A decisão foi citada no voto do senador Sérgio Moro e na sessão desta manhã na CCJ. Durante o debate, o senador Jaques Wagner afirmou que, em diálogo com o senador Espiridão Amin, chegou a levar ao governo a proposta – que foi rejeitada – de “suspender [os decretos homologatórios] enquanto se está com um processo de conciliação” no STF.

“Eu acho que cada um está fazendo sua interpretação, é do direito da Casa, mas eu faço questão de firmar minha posição aqui em defesa dos três decretos do governo federal”, afirmou na CCJ o líder do governo no Senado.

“Hoje, tanto na CCJ quanto no plenário, a representação de parlamentares favoráveis aos povos indígenas foi mínima. À noite, o líder do governo solicitou que a votação fosse encaminhada o quanto antes, o que deixa o governo num constrangimento diante dos povos indígenas, diante da Constituição Federal e diante da comunidade internacional. O que significa que ou o governo desistiu da defesa dos direitos dos povos indígenas e está dando as causas por perdidas, ou então tem setores dentro do governo que são favoráveis a esses retrocessos”, avalia o secretário executivo do Cimi.

“É absolutamente necessário e urgente que o governo mude sua rota e que assuma um papel mais proativo para evitar esses retrocessos, que são graves para os povos indígenas, que são graves para toda a sociedade brasileira e que são uma derrota para o próprio governo às portas de uma COP30 que poderá tornar-se um verdadeiro constrangimento para o Estado brasileiro, pois só vai apresentar retrocessos gravíssimos em matéria de direitos humanos”, aponta Luis Ventura.

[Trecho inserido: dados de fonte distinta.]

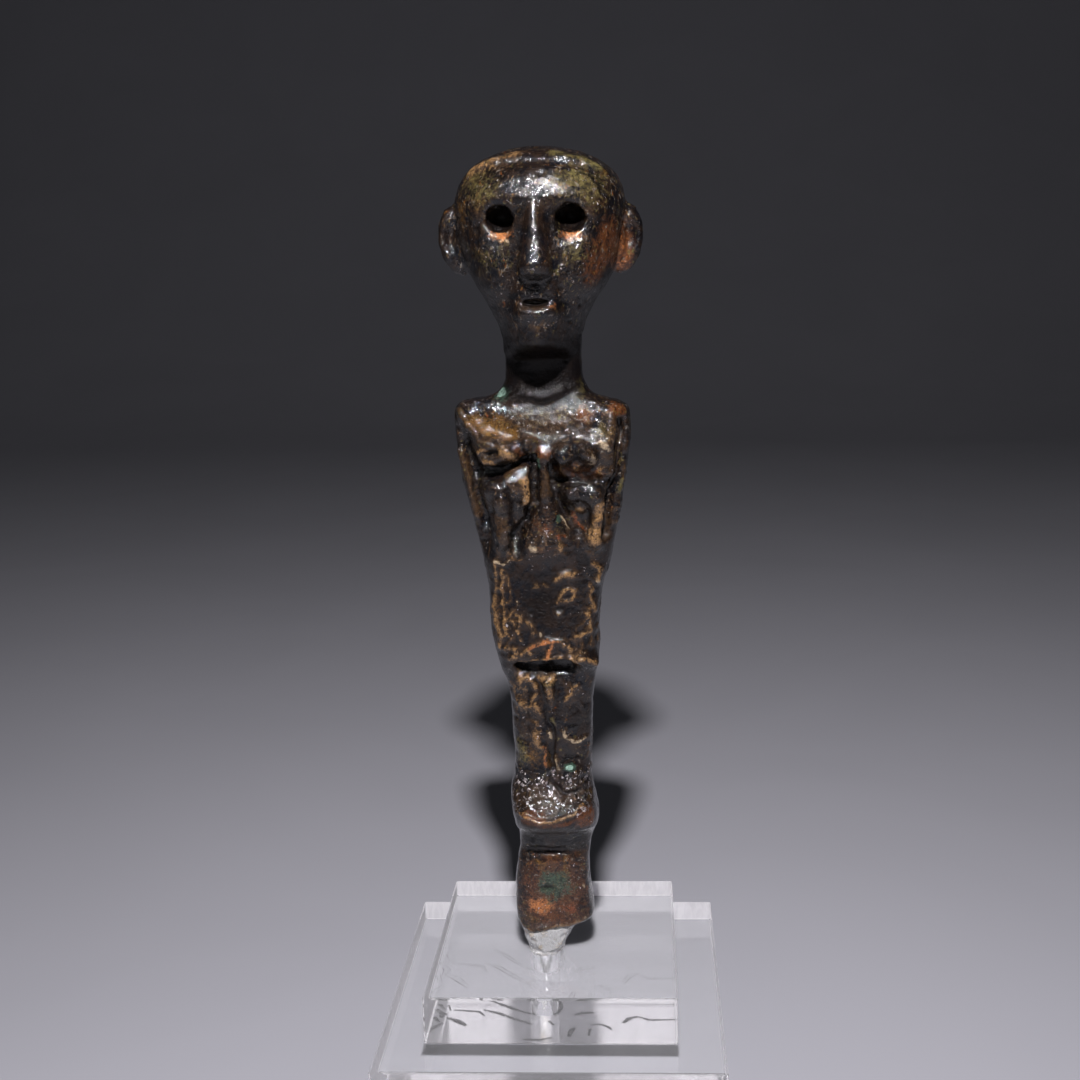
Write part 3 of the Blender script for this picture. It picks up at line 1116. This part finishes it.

Em nota pública, a Apib afirmou que o projeto aprovado pela CCJ do Senado “não apenas atinge diretamente comunidades indígenas, como também abre um precedente perigoso: pode levar à anulação de demarcações já concluídas e travar a regularização de dezenas de territórios. É um retrocesso inaceitável que ameaça vidas, direitos e o futuro dos povos originários”.